69. I can also envisage a Zambrano carer whose limited leave to remain is due to expire making an application under Regulation 16(5)(c) and succeeding on the basis that they would have to leave the UK as soon as their limited leave expired and the child would have to go with them. In such a case if the decision-maker asks "what will happen to the child in the event that the primary carer leaves the UK for an indefinite period?" they will not be positing a completely unrealistic scenario. In any event, the practical difficulties of someone with limited leave to remain being able to satisfy the requirements of Regulation 16(5)(c) would not be a justification for construing those requirements in a manner which was clearly unintended.”

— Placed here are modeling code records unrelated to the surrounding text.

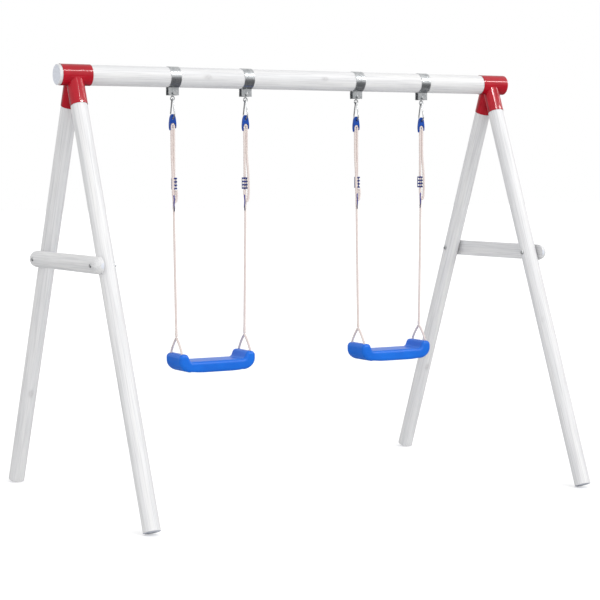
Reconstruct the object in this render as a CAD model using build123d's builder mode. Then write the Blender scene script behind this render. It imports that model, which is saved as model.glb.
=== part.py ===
"""Garden swing set: a round beam on two A-frames, with two rope swings hanging under it.

Millimetres. +X runs along the beam, +Y to the back, +Z up. The origin is on the floor under the
middle of the beam. Hanging points are numbered 1 to 4 from left to right.
"""

import os
from math import asin, atan2, cos, pi, radians, sin, tan

from build123d import *

# ---- frame ----
BEAM_D = 100.0
BEAM_LEN = 2624.0
BEAM_Z = 2095.0          # beam axis above the floor
LEG_D = 82.0
LEG_X = 1222.0           # plane of each pair of legs
LEG_FOOT_Y = 843.0       # where a leg axis meets the floor
LEG_START = 104.0        # leg begins this far down its axis from the beam axis
CROSS_Z = 1195.0
CROSS_HALF = 431.0       # half length of a crossbar
TUBE_LEN = 155.0
TUBE_X = {"left": -1219.0, "right": 1232.0}
TUBE_WALL = 1.9
FIT = 0.1                # gap between a pole and the steel round it
SLEEVE_END = 160.0

# ---- hangers ----
HANG_X = {1: -698.0, 2: -289.0, 3: 368.0, 4: 776.0}
OUT = {1: -1, 2: 1, 3: -1, 4: 1}      # side of each rope that faces away from its seat
STRAP_W = 56.0
STRAP_T = 2.5
FLANGE_IN, FLANGE_OUT = 12.0, 16.0
FLANGE_Z = 2006.0
BOLT_Z = 2018.0
EYE_Z = 1991.0           # centre of the ring of a swivel eye
EYE_R, EYE_WIRE = 10.0, 3.0
PIVOT_Z = EYE_Z - EYE_R  # the swing turns about the lower bar of the eyes
LINK_R = 3.5             # half the wire of a pear link
LINK_TOP_R, LINK_LOW_R = 7.0, 22.0
LINK_LOW_Z = 1915.0

# ---- rope, fitting, adjuster ----
ROPE_D = 12.0
FITTING_HOLE_Z = 1892.8
LOOP_Z = 1864.0          # top of the rope loop, on its centre line
FALL = 6.2               # half the distance between the two falls
ADJ_Z0, ADJ_Z1 = 1541.0, 1599.0
ADJ_W, ADJ_T = 27.0, 16.0
ADJ_BAR = 7.4            # height of one of its four bars
TAIL_Z = 1478.0          # bottom of the tail loop, on its centre line
TAPE_Z0, TAPE_Z1 = 1432.0, 1512.0
TAPE_LEFT = 11.5
ROPE_END_Z = 806.0
YOKE_IN = 12.0           # the lower end of a rope is this much nearer the middle of its seat

# ---- seat ----
SEAT_X = {"left": (HANG_X[1] + HANG_X[2]) / 2, "right": (HANG_X[3] + HANG_X[4]) / 2}
SEAT_HALF_L, SEAT_HALF_W = 213.0, 87.0
SEAT_LOW_Z, SEAT_SIT_Z, SEAT_RIDGE_Z = 625.0, 684.0, 722.0
SEAT_WALL = 5.0
SEAT_RIM_WALL = 9.0       # front and back walls, thicker behind their rounded rims
HOLE_Y = 61.0
YOKE_TOP_Z = 799.5
YOKE_BEND_Z = 733.0
YOKE_END_Z = 716.0
KNOT_R = 11.0

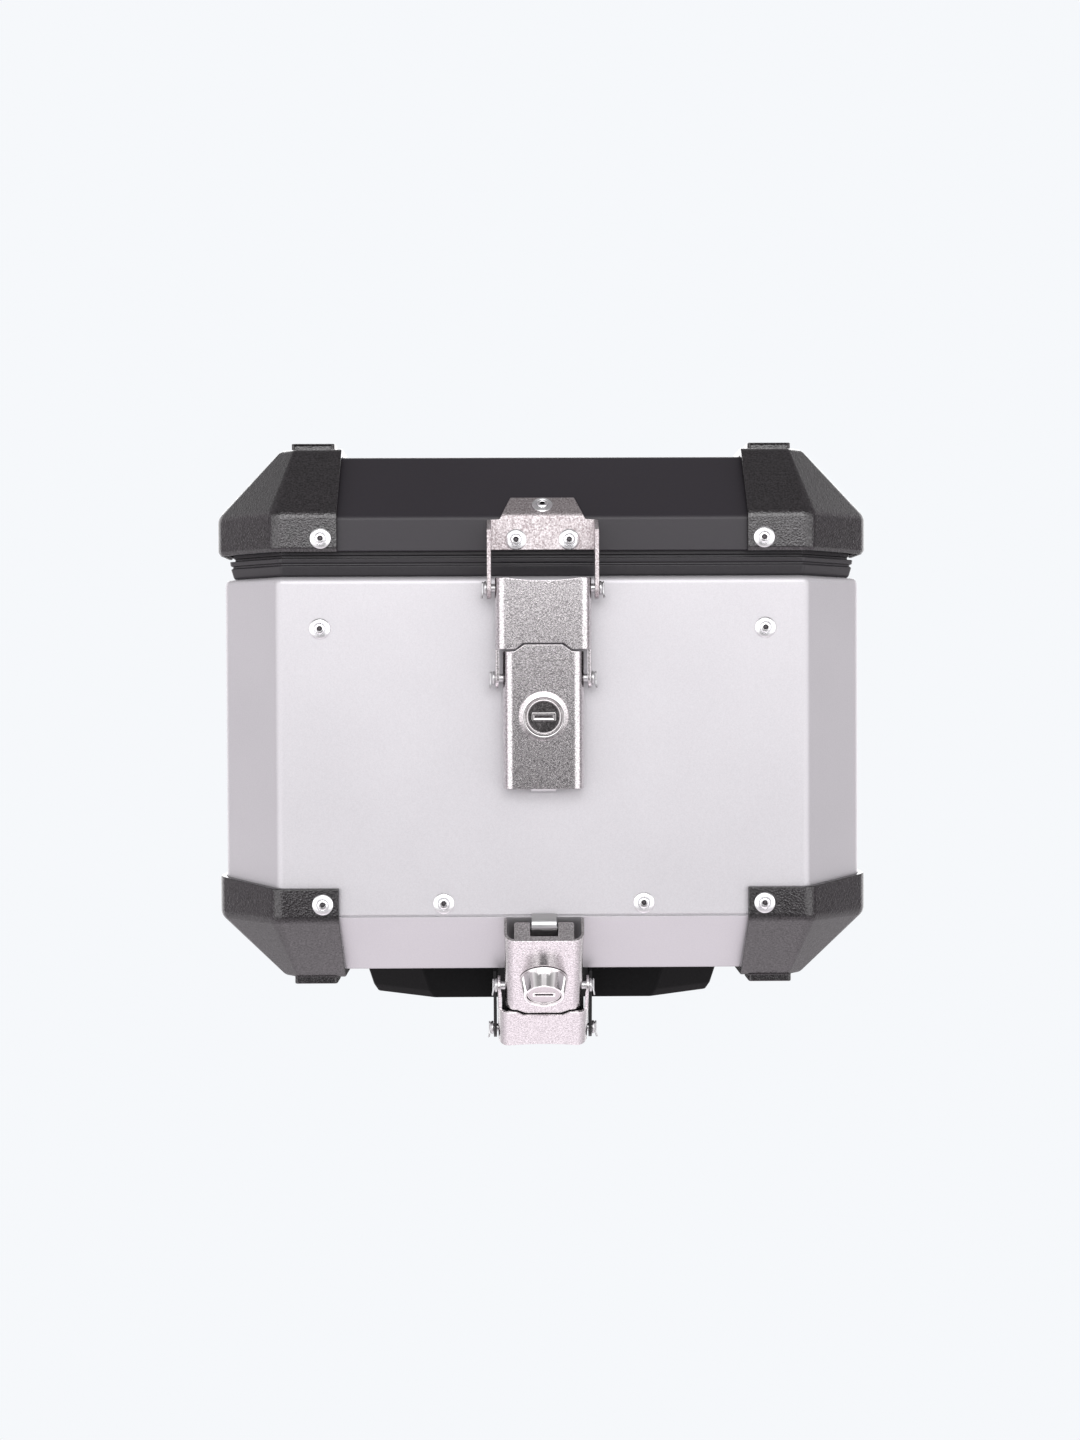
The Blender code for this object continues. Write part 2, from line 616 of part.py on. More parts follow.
def lower_latch_matrix():
    """The lower latch lies along the pan's front slope, turned over so that its link is at the bottom."""
    start = Vector((0, -SHELL_HALF_D + GAP, PAN_SLOPE_TOP_Z))
    slope = (Vector((0, -PAN_BOTTOM_HALF_D, PAN_BOTTOM_Z)) - start).normalized()
    w_axis = Vector((0, slope.z, -slope.y))
    return latch_matrix(Vector((-1, 0, 0)), slope, w_axis, start + slope * (LOWER_START - LEVER_END_V))


def latch_places(matrix):
    """place() functions for outlines in the three planes of a latch frame."""
    side = lambda v, w, u: matrix @ Vector((u, v, w))
    face = lambda u, v, w: matrix @ Vector((u, v, w))
    section = lambda u, w, v: matrix @ Vector((u, v, w))
    return side, face, section


def across_latch(matrix, v0):
    """place() for turned pieces whose axis crosses the latch through the pivot at v0."""
    side = latch_places(matrix)[0]
    return lambda a, b, c: side(v0 + a, PIVOT_W + b, c)


def channel_section(half_u, low_w, top):
    """U section with its open side towards the case."""
    bend_u, bend_w = half_u - LATCH_BEND, top - LATCH_BEND
    inner_r = LATCH_BEND - LATCH_SHEET
    outer = [(half_u, low_w)] + arc((bend_u, bend_w), LATCH_BEND, 0, 90, ARC_STEPS)
    outer += arc((-bend_u, bend_w), LATCH_BEND, 90, 180, ARC_STEPS) + [(-half_u, low_w)]
    inner = [(-half_u + LATCH_SHEET, low_w)] + arc((-bend_u, bend_w), inner_r, 180, 90, ARC_STEPS)
    inner += arc((bend_u, bend_w), inner_r, 90, 0, ARC_STEPS) + [(half_u - LATCH_SHEET, low_w)]
    return outer + inner


def trapezoid(low_v, high_v, half_low, half_high):
    return [(-half_low, low_v), (half_low, low_v), (half_high, high_v), (-half_high, high_v)]


def build_link(name, matrix, frame, material):
    """Wide channel with a leg each side: one end turns on the bracket, the other carries the lever."""
    side, face, section = latch_places(matrix)
    channel = prism(channel_section(LINK_HALF_U, 0.002, LATCH_FACE_W), -0.010, LINK_END_V, section)
    obj = add_piece(name, channel, material, frame)
    silhouette = arc((0, PIVOT_W), EYE_R, 90, 270, 6) + arc((LINK_PIVOT_V, PIVOT_W), EYE_R, -90, 0, 3)
    silhouette += [(LINK_END_V, LATCH_FACE_W + 0.001), (LINK_EDGE_V, LATCH_FACE_W + 0.001)]
    silhouette += [(LINK_EDGE_V, PIVOT_W + EYE_R)]
    combine(obj, prism(silhouette, -0.04, 0.04, side), "INTERSECT")
    notch = trapezoid(LINK_EDGE_V - 0.001, NOTCH_V, *NOTCH_HALF_U)
    reach = LINK_HALF_U - LATCH_BEND
    shares = (-1, -0.6, -0.2, 0.2, 0.6, 1)
    hollow = [(reach * s, LINK_END_V + 0.0001 - LINK_DIP * (1 - s * s)) for s in shares]
    hollow += [(reach, LINK_END_V + 0.004), (-reach, LINK_END_V + 0.004)]
    low, high = LATCH_FACE_W - 0.006, LATCH_FACE_W + 0.002
    combine(obj, merged(prism(notch, low, high, face), prism(hollow, low, high, face)), "DIFFERENCE")
    hole_r = LATCH_PIN_R + GAP
    holes = [rod(hole_r, -0.04, 0.04, 12, across_latch(matrix, v)) for v in (0, LINK_PIVOT_V)]
    return combine(obj, merged(*holes), "DIFFERENCE")


def build_lever(name, matrix, frame, material):
    """Narrow channel with the lock. A tab fills the link's notch, and the end plate has the tongue's slot."""
    side, face, section = latch_places(matrix)
    channel = prism(channel_section(LEVER_HALF_U, 0.0015, LEVER_FACE_W), LEVER_END_V, LEVER_TAB_V, section)
    obj = add_piece(name, channel, material, frame)
    plate_v = LEVER_END_V + 0.0030
    plate = [(-0.0185, 0.0025), (0.0185, 0.0025), (0.0185, 0.0170), (-0.0185, 0.0170)]
    combine(obj, prism(plate, plate_v, plate_v + 0.0015, section), "UNION")
    slot = [(-0.0083, 0.0), (0.0083, 0.0), (0.0083, 0.0125), (-0.0083, 0.0125)]
    combine(obj, prism(slot, plate_v - 0.001, plate_v + 0.0025, section), "DIFFERENCE")
    claw = [(0.0080, 0.0081), (0.0100, 0.0081), (0.0100, 0.0170), (0.0080, 0.0170)]
    combine(obj, prism(claw, -CATCH_HALF_U + 0.001, CATCH_HALF_U - 0.001, side), "UNION")
    top_w = LEVER_FACE_W + 0.001
    silhouette = [(LEVER_END_V - 0.001, 0.0015), (-0.004, 0.0015)]
    silhouette += arc((0, PIVOT_W), EYE_R, -60, 10, 4) + [(0.0078, 0.0078), (0.0102, 0.0078)]
    silhouette += [(LEVER_TAB_V + 0.001, 0.0140), (LEVER_TAB_V + 0.001, top_w), (LEVER_END_V - 0.001, top_w)]
    combine(obj, prism(silhouette, -0.04, 0.04, side), "INTERSECT")
    wide = LEVER_HALF_U + 0.001
    shoulder, tip = LEVER_TAB_HALF_U
    tab = [(-wide, LEVER_END_V - 0.001), (wide, LEVER_END_V - 0.001), (wide, LEVER_EDGE_V)]
    tab += [(shoulder, LEVER_EDGE_V), (tip, LEVER_TAB_V), (-tip, LEVER_TAB_V), (-shoulder, LEVER_EDGE_V)]
    tab += [(-wide, LEVER_EDGE_V)]
    combine(obj, prism(tab, 0.0, 0.03, face), "INTERSECT")
    pin_hole = rod(LATCH_PIN_R + GAP, -0.04, 0.04, 12, across_latch(matrix, 0))
    lock_hole = rod(LOCK_BARREL_R + GAP, 0.014, 0.024, 18, lambda a, b, c: face(a, LOCK_V + b, c))
    return combine(obj, merged(pin_hole, lock_hole), "DIFFERENCE")


def build_latch_pin(name, matrix, frame, material, v, reach):
    """Shaft across the latch with a riveted head outside each wall."""
    head_r, head = 0.0042, 0.0020
    profile = [(0, -reach - head), (head_r - 0.001, -reach - head), (head_r, -reach - head + 0.001),
               (head_r, -reach), (LATCH_PIN_R, -reach), (LATCH_PIN_R, reach), (head_r, reach),
               (head_r, reach + head - 0.001), (head_r - 0.001, reach + head), (0, reach + head)]
    return add_piece(name, lathe(profile, 12, across_latch(matrix, v)), material, frame)


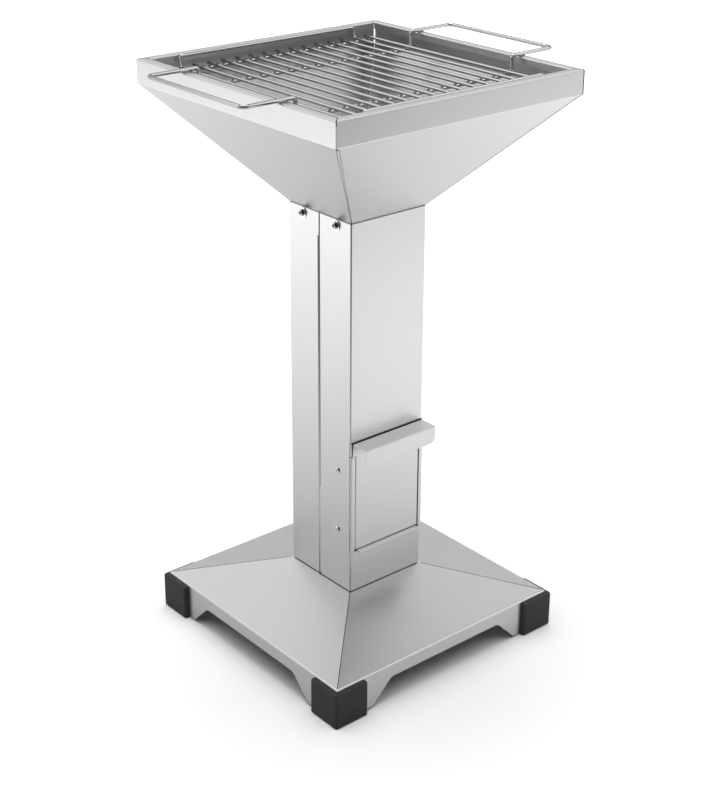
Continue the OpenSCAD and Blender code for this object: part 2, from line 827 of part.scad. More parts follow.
module grate_handle_right() {
    y = inner_rod_gap / 2;
    corners = [[foot_x - wire_r, y, cross_z], [foot_x, y, cross_z], [foot_x, y, handle_z],
        [handle_out, y, handle_z], [handle_out, -y, handle_z], [foot_x, -y, handle_z],
        [foot_x, -y, cross_z], [foot_x - wire_r, -y, cross_z]];
    color(chrome) wire(corners, [0, wire_r, wire_r, handle_r, handle_r, wire_r, wire_r, 0], rod_d);
}

module grate_handle_left() {
    mirror([1, 0, 0]) grate_handle_right();
}

base_shell();
foot_front_left();
foot_front_right();
foot_rear_left();
foot_rear_right();
column_front_shell();
column_rear_shell();
drawer_housing();
housing_rivets();
base_bolts();
base_nuts();
bowl_front_panel();
bowl_rear_panel();
bowl_left_panel();
bowl_right_panel();
bowl_corner_straps();
bowl_bolts();
bowl_washers();
bowl_nuts();
ash_box();
ash_drawer_front();
charcoal_bars();
charcoal_rods();
grate_bars();
grate_cross_rods();
grate_guard_wire();
grate_handle_left();
grate_handle_right();
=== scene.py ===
import math

import bpy
import numpy as np
from mathutils import Matrix, Vector


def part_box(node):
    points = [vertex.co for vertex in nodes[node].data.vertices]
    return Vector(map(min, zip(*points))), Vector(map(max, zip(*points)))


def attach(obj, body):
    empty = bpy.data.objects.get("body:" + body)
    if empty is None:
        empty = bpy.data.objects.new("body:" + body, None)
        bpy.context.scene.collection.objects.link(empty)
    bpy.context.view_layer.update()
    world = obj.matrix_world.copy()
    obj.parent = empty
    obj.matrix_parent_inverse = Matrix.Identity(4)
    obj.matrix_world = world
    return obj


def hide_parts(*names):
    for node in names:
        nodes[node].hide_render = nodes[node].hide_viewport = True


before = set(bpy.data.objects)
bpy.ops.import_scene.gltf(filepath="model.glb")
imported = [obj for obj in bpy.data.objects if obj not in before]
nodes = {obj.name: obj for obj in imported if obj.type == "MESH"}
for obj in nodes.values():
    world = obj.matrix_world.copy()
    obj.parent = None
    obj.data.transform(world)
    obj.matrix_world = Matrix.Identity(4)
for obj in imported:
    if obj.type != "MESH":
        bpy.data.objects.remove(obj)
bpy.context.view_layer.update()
print("frame loaded:", len(nodes), "nodes")

mm = 0.001


# Camera. Its place is a distance and a height from the grill, its aim is worked out from the angles
view = {
    "azimuth": -40.106,  # degrees, seen from above
    "pitch": 22.073,  # degrees below the horizon
    "roll": 0.315,
    "aside": 0.126,  # degrees that the aim passes beside the column
    "distance": 1.8567,  # metres
    "height": 1.1751,
    "lens": 71.42,
    "sensor": 36,
    "shiftY": -0.0953,
    "far": 60,
}


def makeCamera(v):
    # Right, up and backward axes from three turns: about Z, down by the pitch, and about the view axis
    azimuth, pitch, roll, aside = [math.radians(v[k]) for k in ("azimuth", "pitch", "roll", "aside")]
    flat = np.array([-math.sin(azimuth), math.cos(azimuth), 0])
    across = np.array([math.cos(azimuth), math.sin(azimuth), 0])
    ahead = math.cos(aside) * flat + math.sin(aside) * across
    right = math.cos(aside) * across - math.sin(aside) * flat
    look = math.cos(pitch) * ahead - math.sin(pitch) * np.array([0, 0, 1])
    up = np.cross(right, look)
    axes = np.stack([math.cos(roll) * right + math.sin(roll) * up, math.cos(roll) * up - math.sin(roll) * right, -look])
    place = Matrix(axes.T.tolist()).to_4x4()
    place.translation = (math.sin(azimuth) * v["distance"], -math.cos(azimuth) * v["distance"], v["height"])
    camera = bpy.data.objects.new("camera", bpy.data.cameras.new("camera"))
    camera.data.lens = v["lens"]
    camera.data.sensor_width = v["sensor"]
    camera.data.shift_y = v["shiftY"]
    camera.data.clip_end = v["far"]
    camera.matrix_world = place
    bpy.context.scene.collection.objects.link(camera)
    bpy.context.scene.camera = camera


makeCamera(view)
bpy.context.scene.view_settings.view_transform = "Standard"


# Node helpers
def addNode(tree, kind, settings=None, **inputs):
    # Inputs are given by name with _ for a space: a socket is linked, anything else is set
    node = tree.nodes.new(kind)
    for name, value in (settings or {}).items():
        setattr(node, name, value)
    for name, value in inputs.items():
        setInput(tree, node, name.replace("_", " "), value)
    return node


def setInput(tree, node, name, value):
    # A name of digits picks the input by its place, for nodes that have several of one name
    socket = node.inputs[int(name)] if name.strip().isdigit() else node.inputs[name]
    if isinstance(value, bpy.types.NodeSocket):
        tree.links.new(value, socket)
    else:
        socket.default_value = value


def mathNode(tree, operation, a, b=0.0, c=None):
    node = tree.nodes.new("ShaderNodeMath")
    node.operation = operation
    setInput(tree, node, "0", a)
    setInput(tree, node, "1", b)
    if c is not None:
        setInput(tree, node, "2", c)
    return node.outputs[0]


def ramp(tree, value, start, end, low, high, kind="SMOOTHSTEP"):
    # A value that goes from low to high while another goes from start to end
    return addNode(tree, "ShaderNodeMapRange", {"interpolation_type": kind}, Value=value, From_Min=start, From_Max=end,
                   To_Min=low, To_Max=high).outputs[0]


def along(tree, vector, way):
    # How far a vector goes along a fixed way
    node = addNode(tree, "ShaderNodeVectorMath", {"operation": "DOT_PRODUCT"})
    setInput(tree, node, "0", vector)
    setInput(tree, node, "1", way)
    return node.outputs["Value"]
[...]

31. In conclusion, I am not satisfied that there is any material error of law in the decision of the FtT. The substance of its decision that the appellant has acquired a derivative right of residence stands.

32. It would appear that given that the EEA Regulations were revoked on 31 December 2020 the appellant would not be issued with a residence card under the EEA Regulations notwithstanding her success in this appeal. As indicated in the 23 August email from the respondent, the conclusions in the appeal would be taken into account in any EUSS (EU Settlement Scheme) application.

33. The decision of the First-tier Tribunal did not involve the making of an error on a point of law. The Secretary of State’s appeal is, accordingly, dismissed.